What might the world look like in ten years?

Tracy: I hope the world looks more like Star Trek. Not in the communist way, but in the we’re awesome space travelers and don’t eat animals kind of way.

Ralph: We’ll see a lot more international growth. The research we’ve looked at indicates the global construction market is going to be $13T by 2030. The US is only going to be about $1T of that. We’re seeing a huge amount of construction in China, India, and across the Middle East.

In terms of global trends my gut tells me that software development will continue to get easier and hardware will come back into play via automation, drones, and robotics. Software isn’t becoming commoditized, but it is becoming easier and easier to build quality products. Hardware still has many opportunities for technology innovation such as battery technology, miniaturization, sensors, etc..

What’s the most useful piece of advice you’ve ever received?

Tracy: Best advice from my cofounder: “Never do anything that makes you unhappy.”

Ralph: When we got one of our first investments from Sam Altman, he wrote on the memo check, “Don’t fuck it up.”. There are so many ways to fuck it up so I always keep that in mind.

Ten years from now, how have you improved yourself?

Tracy: Hopefully, I’m still alive ten years from now. I’d like to be more present and aware.

Ralph: On the personal care side, I’m paying a lot more attention around eating, working out, and awareness. General well being is a trend with both of us. I’d throw a little more physical stuff in there. Hopefully I’ll be jacked ten years from now. [Laughter]

Tracy: Me too!

If you weren’t working on PlanGrid what would you be working on?

Tracy: I love bridge, so I’d like to train and compete in a regional tournament. I want to be bridgemaster.

Ralph: I’d probably be pulling one of those game dev stories where they’re doing all the development, design, and all the story themselves. They spend two years on it in their basement and then one day they release a game that is almost a piece of art. I like the complicated programming challenges of graphics development plus the art and storytelling.

Tracy: Actually, I’d be a bridgemaster and an effective animal rights activist.

What book has influenced you most?

Tracy: On The Shortness of Life by Seneca. When I read the book a few years ago, a lot of things were happening in my life. It ended up being a reality check on how little time we have in this world. I read it before going through YC.

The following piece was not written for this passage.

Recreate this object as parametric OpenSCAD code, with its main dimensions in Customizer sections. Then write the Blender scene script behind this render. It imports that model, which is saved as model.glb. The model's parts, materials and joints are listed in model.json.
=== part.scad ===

Ralph: Grapes of Wrath by John Steinbeck. It gave me some perspective on how the challenges of the past can be relived in the current times.

What’s something you’d tell your younger self?

Tracy: Be courageous and don’t fret over the small stuff.

Ralph: What I tell most high schoolers –– this time doesn’t matter in the sense of what your grades are, but it does matter how you treat yourself and the people around you. You can end up treating yourself really poorly without adding any real value to your life.